La trypanosomiase humaine africaine (THA), ou maladie du sommeil, est une maladie tropicale négligée qui touche des millions de personnes et qui est mortelle si elle n’est pas traitée. La plupart des traitements et des options préventives ne sont toutefois pas très efficaces. Unenouvelle recherche identifie une protéine qui pourrait ouvrir la voie à des médicaments contre la maladie du sommeil .
La maladie du sommeil échappe au système immunitaire
Les parasites microscopiques connus sous le nom de trypanosomes, qui font de l’auto-stop dans l’intestin et les pièces buccales de la mouche tsé-tsé, peuvent provoquer des maladies mortelles chez les mammifères, y compris chez l’homme. En Afrique subsaharienne, les trypanosomes qui infectent les humains provoquent la maladie du sommeil ou la trypanosomiase humaine africaine (THA). Une maladie similaire chez le bétail est connue sous le nom de nagana ou trypanosomiase africaine animale (TAA).
La maladie du sommeil est reconnue par l’Organisation mondiale de la santé comme une maladie tropicale négligée, qui touche des millions de personnes et dont le taux de mortalité est élevé. Il s’agit également d’une maladie qui répond peu aux médicaments et pour laquelle il n’existe pas de vaccin. Après des millions d’années d’évolution, les trypanosomes ont acquis la capacité d’échapper efficacement à la détection par le système immunitaire et d’arrêter les réponses immunitaires potentielles dans leur élan. La manière dont les parasites y parviennent reste un grand mystère.

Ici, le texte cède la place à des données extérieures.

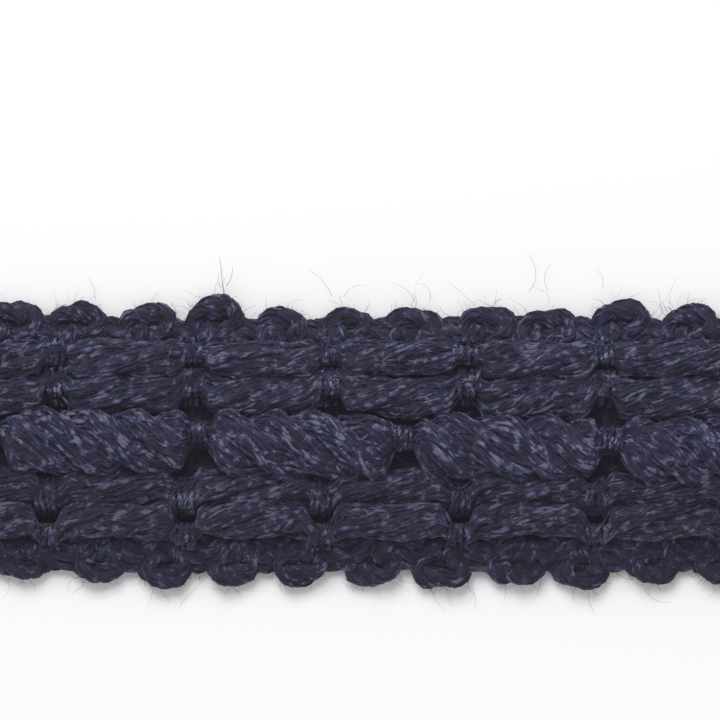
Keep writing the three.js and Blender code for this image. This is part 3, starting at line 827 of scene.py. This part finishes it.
def cord_bands(rng, material):
    """The bands over the cord, each from above it to below it."""
    for k, x in enumerate(CORD_TIE_X):
        middle = yarn_form(CORD, x)[0]
        above = middle + CORD["tied_half"] + CORD_BAND_PAST[0]
        below = middle - CORD["tied_half"] - CORD_BAND_PAST[1]
        shown = [(middle, CORD_SHOWN)]
        thread_band(rng, f"cord_tie_{k + 1}", x, [CORD], [], shown, above, below, CORD_TIE_THREADS, material)


# Stray fibres

def face_height(x, y):
    """Height of the wool's face at places on the trim: the highest yarn there, or the weft's top."""
    height = np.where(np.abs(y) < HALF_WIDTH - CROWN_REACH, 2 * WEFT_HALF_HEIGHT, CROWN_HEIGHT)
    return over_yarns(height, y, [yarn_form(row, x) for row in YARNS])


def fibre_paths(rng, x, y, heading, length, curl, bend, set_bend=0.0):
    """Lines of single fibres in plan: each starts at x, y and its heading turns by small random steps and
    by a steady bend over its length, random about set_bend."""
    count = len(x)
    share = np.linspace(0, 1, FIBRE_POINTS)
    steady = rng.normal(0, bend, (count, 1)) + np.reshape(set_bend, (-1, 1))
    turned = np.cumsum(rng.normal(0, curl, (count, FIBRE_POINTS)), axis=1) + steady * share
    angle = heading[:, None] + turned
    step = length[:, None] / (FIBRE_POINTS - 1)
    along_x = x[:, None] + np.cumsum(step * np.cos(angle), axis=1)
    along_y = y[:, None] + np.cumsum(step * np.sin(angle), axis=1)
    return along_x, along_y, share


def fibre_tubes(rng, x, y, z, thick, share):
    """Fibres of three sides along their paths, thinner by FIBRE_TAPER share squared."""
    paths = np.stack([x, y, z], axis=-1)
    outward = np.broadcast_to([0.0, 0.0, 1.0], paths.shape)
    radius = thick[:, None] * (1 - FIBRE_TAPER * share**2)
    tone = np.broadcast_to(rng.uniform(*FIBRE_TONES, (len(x), 1)), radius.shape)
    run = np.linalg.norm(np.diff(paths[0], axis=0), axis=1).sum() * share
    return tube_rings(paths, outward, radius, 3), tone, tube_lie(rng, run, radius, 3)


def face_fuzz(rng, material):
    """Fibres that lie over the wool's face, mostly along the yarns."""
    fuzz = FACE_FUZZ
    count = fuzz["count"]
    x = rng.uniform(-HALF_LENGTH + FUZZ_MARGIN, HALF_LENGTH - FUZZ_MARGIN, count)
    y = rng.uniform(-fuzz["reach"], fuzz["reach"], count)
    heading = rng.normal(0, fuzz["aslant"], count) + math.pi * rng.integers(0, 2, count)
    length = rng.uniform(*fuzz["length"], count)
    path_x, path_y, share = fibre_paths(rng, x, y, heading, length, fuzz["curl"], fuzz["bend"])
    lift = np.abs(rng.normal(0, fuzz["lift"], (count, 1))) * np.sin(math.pi * share) + fuzz["clear"]
    path_z = face_height(np.clip(path_x, -HALF_LENGTH, HALF_LENGTH), path_y) + lift
    fibres = fibre_tubes(rng, path_x, path_y, path_z, rng.uniform(*fuzz["radius"], count), share)
    tube_piece("face_fuzz", [fibres], material, "side_yarn")


def edge_fuzz(rng, material):
    """Short fibres that head out round the loops, a few long ones that curl past them, and long hairs."""
    fuzz = EDGE_FUZZ_FORM
    tubes = []
    loops = [place for place in loop_places() if abs(place[0]) < HALF_LENGTH - FUZZ_MARGIN]
    for count_a_loop, shortest, typical, curl, thickest in EDGE_FUZZ:
        place = np.repeat(np.array(loops), count_a_loop, axis=0)
        count = len(place)
        round_turn = rng.uniform(-fuzz["past_half"], math.pi + fuzz["past_half"], count)
        past = WEFT_RADIUS * rng.uniform(*fuzz["outside"], count)
        x = place[:, 0] + (LOOP_HALF_GAP + past) * np.cos(round_turn)
        turn_y = place[:, 1] - WEFT_RADIUS - LOOP_TURN_HEIGHT
        y = place[:, 2] * (turn_y + (LOOP_TURN_HEIGHT + past) * np.sin(round_turn))
        heading = place[:, 2] * (round_turn + rng.normal(0, fuzz["aslant"], count))
        length = shortest + rng.gamma(2.0, typical, count)
        path_x, path_y, share = fibre_paths(rng, x, y, heading, length, curl, fuzz["bend"])
        start_z = rng.uniform(*fuzz["height"], (count, 1))
        path_z = between(start_z, start_z + rng.normal(0, fuzz["rise"], (count, 1)), share)
        path_z = np.maximum(path_z, fuzz["lowest"])
        thick = rng.uniform(*fuzz["sizes"], count) * thickest
        tubes.append(fibre_tubes(rng, path_x, path_y, path_z, thick, share))
    x, y, heading, length, bend, thick = np.array(LONG_HAIRS).T
    path_x, path_y, share = fibre_paths(rng, x, y, np.radians(heading), length, HAIR_CURL, 0.0, bend)
    path_z = between(HAIR_HEIGHT, HAIR_HEIGHT + rng.normal(0, HAIR_RISE, (len(x), 1)), share)
    tubes.append(fibre_tubes(rng, path_x, path_y, path_z, thick, share))
    tube_piece("edge_fuzz", tubes, material, "ground")


# The floor, the light and the camera

def make_stage():
    """A square floor that runs past every view, painted matt, so that it only takes shadows."""
    half = 0.6
    mesh = bpy.data.meshes.new("floor")
    corners = [(-half, -half, 0), (half, -half, 0), (half, half, 0), (-half, half, 0)]
    mesh.from_pydata(corners, [], [(0, 1, 2, 3)])
    mesh.materials.append(new_material("matt_pale_floor", Base_Color=linear("f6f6f7"), Roughness=0.9)[0])
    add_object("floor", mesh)


def make_light():
    """A white room, and a soft lamp high beyond the upper edge that looks at the trim."""
    world = bpy.data.worlds.new("soft_room")
    world.use_nodes = True
    background = world.node_tree.nodes["Background"]
    background.inputs["Color"].default_value = linear("ffffff")
    background.inputs["Strength"].default_value = 0.6
    bpy.context.scene.world = world
    lamp = bpy.data.lights.new("softbox", "AREA")
    lamp.size = 0.3
    lamp.energy = 2.2
    softbox = add_object("softbox", lamp)
    softbox.location = (-0.1, 0.34, 0.46)
    x, y, z = softbox.location
    softbox.rotation_euler = (math.atan2(math.hypot(x, y), z), 0, math.atan2(-x, y) + math.pi)


def make_camera():
    """A long lens straight above, at the photograph's scale. Its place is set, not measured."""
    data = bpy.data.cameras.new("camera")
    data.sensor_width = SENSOR
    data.lens = SENSOR * CAMERA_HEIGHT / PHOTO_SIDE
    data.clip_start = 0.01
    camera = add_object("camera", data)
    camera.location = (0, BRAID_BELOW_MIDDLE * MM, CAMERA_HEIGHT * MM)
    bpy.context.scene.camera = camera
    view = bpy.context.scene.view_settings
    view.view_transform = "Standard"
    view.use_curve_mapping = True
    view.curve_mapping.black_level = (-0.009, -0.009, -0.012)  # a little glare in the lens
    view.curve_mapping.update()


make_camera()
make_stage()
make_light()

side_wool = wool("navy_side_yarn_wool", "171526", "232239", "302d4a", "59576d")
# Painted shade: the lower side yarns and their binding threads are coloured a shade darker, to darken the
# lower half of the trim
shaded_lower_side_wool = wool("navy_lower_side_yarn_wool", "151223", "211e35", "2c2a41", "524f66")
cord_wool = wool("navy_cord_wool", "1a172a", "282540", "353251", "626177")
weft_wool = wool("navy_weft_wool", "171426", "22203b", "312e49", "58566c")
# Painted shade: the edge yarns are coloured darker, for the shade in the notches between the loops
edge_wool = wool("navy_edge_yarn_wool", "161326", "211d38", "2d2a44", "49475b")
thread_wool = wool("navy_binding_thread_wool", "1a192d", "2e2c4a", "454266", "808094", fleck=1.8)
# painted shade: the lower binding threads are coloured darker too
shaded_lower_thread_wool = wool("navy_lower_binding_thread_wool", "161527", "26243d", "373552", "626276", fleck=1.6)
# Painted shade: the ground cloth is coloured near black, so that the holes where it shows read as deep shade
ground_wool = wool("navy_ground_cloth_wool", "0b0913", "110f1b", "161422", "1b1b24", sheen=0.1)
fibre_wool = wool("navy_stray_fibre_wool", "1d1b2e", "312e50", "3f3c5e", "5f5f74")

seeded = np.random.default_rng
for number, row in enumerate(SIDE_YARNS):
    material = side_wool if row["y"] > 0 else shaded_lower_side_wool
    straight_yarn(seeded(11 + number), row, SIDE_TWIST, material, "side_yarn")
straight_yarn(seeded(21), CORD, CORD_TWIST, cord_wool, "cord")
weft_piece(seeded(31), weft_wool)
ground_cloth(ground_wool)
side_bands(seeded(41), thread_wool, shaded_lower_thread_wool)
cord_bands(seeded(51), thread_wool)
edge_yarns(seeded(61), edge_wool)
face_fuzz(seeded(71), fibre_wool)
edge_fuzz(seeded(81), fibre_wool)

Benoit Stijlemans, premier auteur de l’étude : "Nous savons que d’autres parasites protozoaires utilisent des protéines similaires à une protéine de mammifère appelée facteur inhibiteur de la migration des macrophages (MIF) pour manipuler le système immunitaire de leurs victimes. Nous avons donc cherché dans les génomes des trypanosomes un équivalent du MIF qui favorise la maladie du sommeil."
Une protéine qui arrête les trypanosomes
Mais ce n’est pas une protéine similaire à MIF que les chercheurs ont trouvée.

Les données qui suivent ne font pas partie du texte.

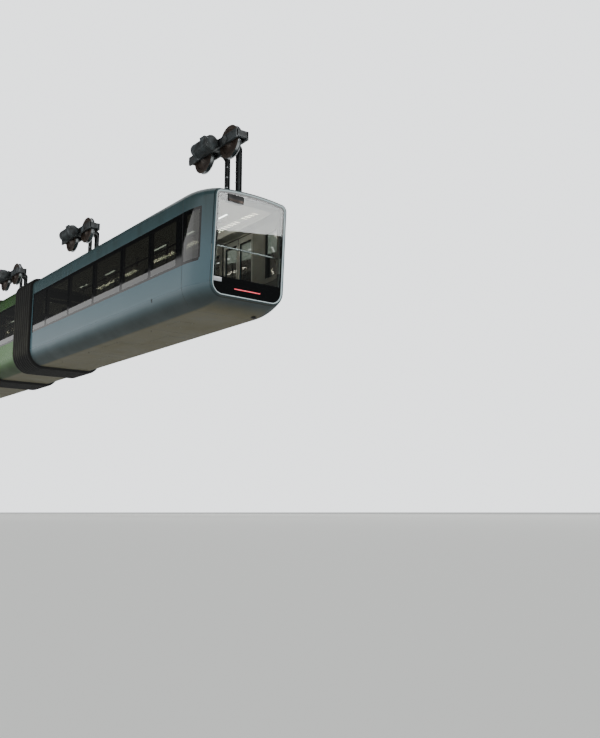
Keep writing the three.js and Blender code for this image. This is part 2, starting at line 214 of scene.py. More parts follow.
# %% [markdown]
# Most fittings are made of a few kinds of stock: blocks with eased edges, round bar, turned parts
# and plates cut to an outline. Each helper starts from a primitive and shapes it in edit mode.

# %% Stock for fittings
def block(low, high, soft=0.004, steps=2, finish=None):
    """A block between two corners, its edges eased by soft."""
    low, high = [Vector([pick(a, b) for a, b in zip(low, high)]) for pick in (min, max)]
    bpy.ops.mesh.primitive_cube_add(size=1, location=(low + high) / 2)
    obj = bpy.context.object
    obj.scale = high - low
    settle(obj)
    if soft:
        apply(obj, "BEVEL", width=soft, segments=steps, limit_method="NONE")
    return wear(finish)(obj) if finish else obj


def bar(a, b, radius, sides=20, soft=0.0015, finish=None):
    """Round bar from a to b."""
    a, b = Vector(a), Vector(b)
    bpy.ops.mesh.primitive_cylinder_add(vertices=sides, radius=radius, depth=(b - a).length,
                                        location=(a + b) / 2)
    obj = bpy.context.object
    obj.rotation_euler = (b - a).to_track_quat("Z", "Y").to_euler()
    settle(obj)
    if soft:
        apply(obj, "BEVEL", width=soft, segments=2, limit_method="ANGLE", angle_limit=math.radians(60))
    return wear(finish)(obj) if finish else obj


TURNS = {
    "X": (0, math.pi / 2, 0), "-X": (0, -math.pi / 2, 0), "Y": (-math.pi / 2, 0, 0),
    "-Y": (math.pi / 2, 0, 0), "Z": (0, 0, 0), "-Z": (math.pi, 0, 0),
}


def turned(profile, at=(0, 0, 0), axis="Z", steps=32, finish=None):
    """A closed profile of (radius, height) points spun round the axis, then put at its place."""
    bpy.ops.mesh.primitive_circle_add(vertices=len(profile), radius=1, fill_type="NOTHING")
    obj = bpy.context.object
    for vertex, (radius, height) in zip(obj.data.vertices, profile):
        vertex.co = (radius, 0, height)
    edit(obj, "VERT", "SELECT")
    bpy.ops.mesh.spin(steps=steps, angle=math.tau, center=(0, 0, 0), axis=(0, 0, 1))
    bpy.ops.mesh.select_all(action="SELECT")
    bpy.ops.mesh.remove_doubles(threshold=1e-5)
    bpy.ops.mesh.delete_loose()
    bpy.ops.mesh.select_all(action="SELECT")
    bpy.ops.mesh.normals_make_consistent(inside=False)
    done()
    placed(obj, at, TURNS[axis])
    return wear(finish)(obj) if finish else obj


def plate(outline, thickness, axis="X", at=0.0, soft=0.003, finish=None):
    """A flat outline thickened along the axis, from at to at + thickness."""
    bpy.ops.mesh.primitive_circle_add(vertices=len(outline), radius=1, fill_type="NGON")
    obj = bpy.context.object
    for vertex, (a, b) in zip(obj.data.vertices, outline):
        vertex.co = {"X": (at, a, b), "Y": (a, at, b), "Z": (a, b, at)}[axis]
    edit(obj, "FACE", "SELECT")
    push = {"X": (thickness, 0, 0), "Y": (0, thickness, 0), "Z": (0, 0, thickness)}[axis]
    bpy.ops.mesh.extrude_region_move(TRANSFORM_OT_translate={"value": push})
    bpy.ops.mesh.select_all(action="SELECT")
    bpy.ops.mesh.normals_make_consistent(inside=False)
    done()
    if soft:
        apply(obj, "BEVEL", width=soft, segments=2, limit_method="ANGLE", angle_limit=math.radians(40))
    return wear(finish)(obj) if finish else obj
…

Jo Van Ginderachter, auteur principal de l’étude : "Nous n’avons pas trouvé d’homologue du MIF dans le génome du trypanosome, mais nous avons identifié une autre protéine présentant des caractéristiques structurelles intéressantes, appelée Q586B2."
La suppression du gène codant pour cette protéine dans le génome du parasite a permis de réduire la charge parasitaire dans le sang des souris de laboratoire infectées et de prolonger la survie des animaux. Cette délétion a également favorisé la différenciation du parasite en une forme courte et trapue, ce qui pourrait expliquer la diminution de la charge parasitaire. Les chercheurs ont utilisé leurs nouvelles connaissances pour développer deux stratégies thérapeutiques pour la maladie du sommeil : un nanocorps qui bloque l’action de Q586B2, conçu avec l’aide du VIB Nanobody Core, et l’immunisation avec la protéine. Les deux stratégies permettent de réduire la charge parasitaire et d’allonger la durée de survie.
Jo Van Ginderachter : "La protéine Q586B2 n’est pas propre aux trypanosomes. Elle pourrait être la pièce manquante pour développer une stratégie d’intervention à large spectre pour les maladies humaines telles que la maladie du sommeil, la leishmaniose et la maladie de Chagas, ainsi que pour les maladies vétérinaires et économiques telles que le nagana."
Publication
Stijlemans et al. Q586B2 est un facteur de virulence crucial durant les premiers stades de l’infection par Trypanosoma brucei qui est conservé parmi les trypanosomatidés. Nature Communications, 2024.